Recorded data ▸
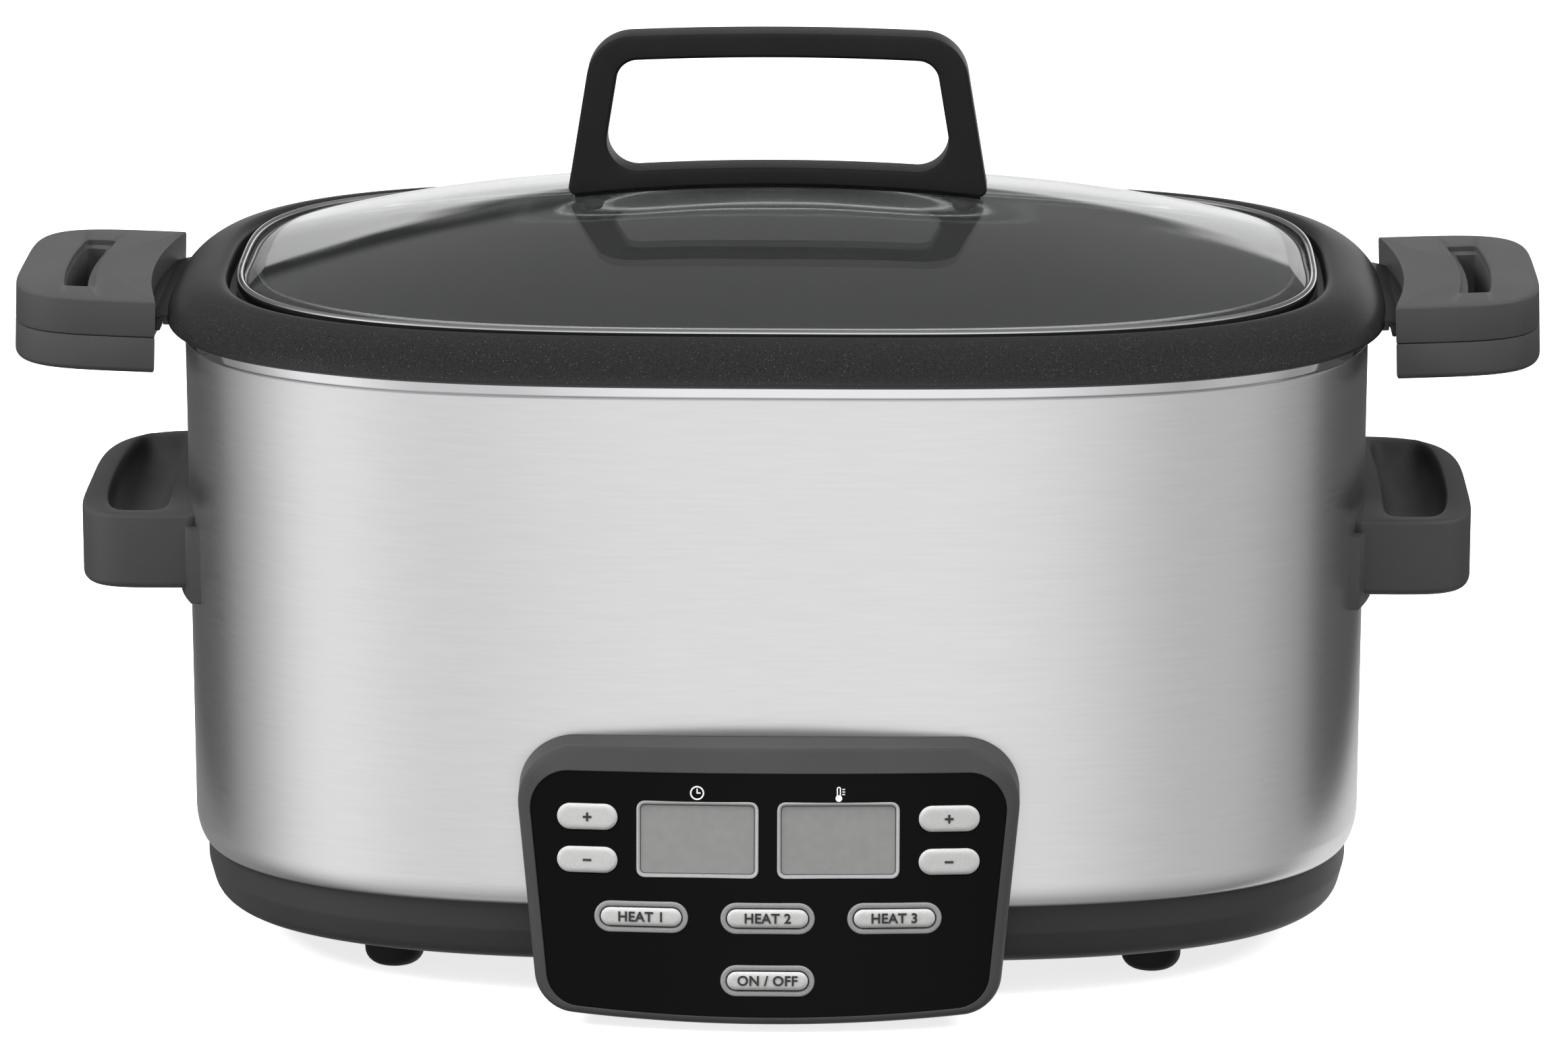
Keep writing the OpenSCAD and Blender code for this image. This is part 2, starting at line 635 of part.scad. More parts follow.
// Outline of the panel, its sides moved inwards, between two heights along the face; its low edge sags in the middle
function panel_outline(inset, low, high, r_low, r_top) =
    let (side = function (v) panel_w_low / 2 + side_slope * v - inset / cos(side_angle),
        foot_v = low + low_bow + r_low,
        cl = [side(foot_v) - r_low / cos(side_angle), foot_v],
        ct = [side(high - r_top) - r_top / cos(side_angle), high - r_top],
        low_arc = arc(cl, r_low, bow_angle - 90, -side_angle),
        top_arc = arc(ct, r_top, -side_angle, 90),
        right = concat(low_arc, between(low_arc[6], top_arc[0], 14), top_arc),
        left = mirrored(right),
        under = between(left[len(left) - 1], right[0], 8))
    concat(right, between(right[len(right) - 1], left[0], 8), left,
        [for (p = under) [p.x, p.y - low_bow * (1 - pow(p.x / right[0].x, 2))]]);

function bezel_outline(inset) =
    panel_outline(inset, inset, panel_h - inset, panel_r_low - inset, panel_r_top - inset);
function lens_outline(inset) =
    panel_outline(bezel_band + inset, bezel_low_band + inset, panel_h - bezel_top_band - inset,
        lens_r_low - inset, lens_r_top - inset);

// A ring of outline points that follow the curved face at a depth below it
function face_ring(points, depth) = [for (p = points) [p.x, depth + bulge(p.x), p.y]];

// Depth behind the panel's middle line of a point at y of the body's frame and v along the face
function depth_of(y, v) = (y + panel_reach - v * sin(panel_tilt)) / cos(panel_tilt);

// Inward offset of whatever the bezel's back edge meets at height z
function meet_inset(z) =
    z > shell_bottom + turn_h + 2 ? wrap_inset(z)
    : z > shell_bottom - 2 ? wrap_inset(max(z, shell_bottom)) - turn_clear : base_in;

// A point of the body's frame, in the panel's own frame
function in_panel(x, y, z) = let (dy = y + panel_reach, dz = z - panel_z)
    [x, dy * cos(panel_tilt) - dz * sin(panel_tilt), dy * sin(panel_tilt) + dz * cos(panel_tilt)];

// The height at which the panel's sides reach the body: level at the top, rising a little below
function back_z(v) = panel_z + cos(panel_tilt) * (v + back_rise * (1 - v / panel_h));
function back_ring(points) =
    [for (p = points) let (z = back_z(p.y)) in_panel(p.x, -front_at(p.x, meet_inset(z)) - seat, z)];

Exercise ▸
Reproduce each line of the material containing the word "follow".

Output below ▸
Keep writing the OpenSCAD and Blender code for this image. This is part 2, starting at line 635 of part.scad. More parts follow.
// A ring of outline points that follow the curved face at a depth below it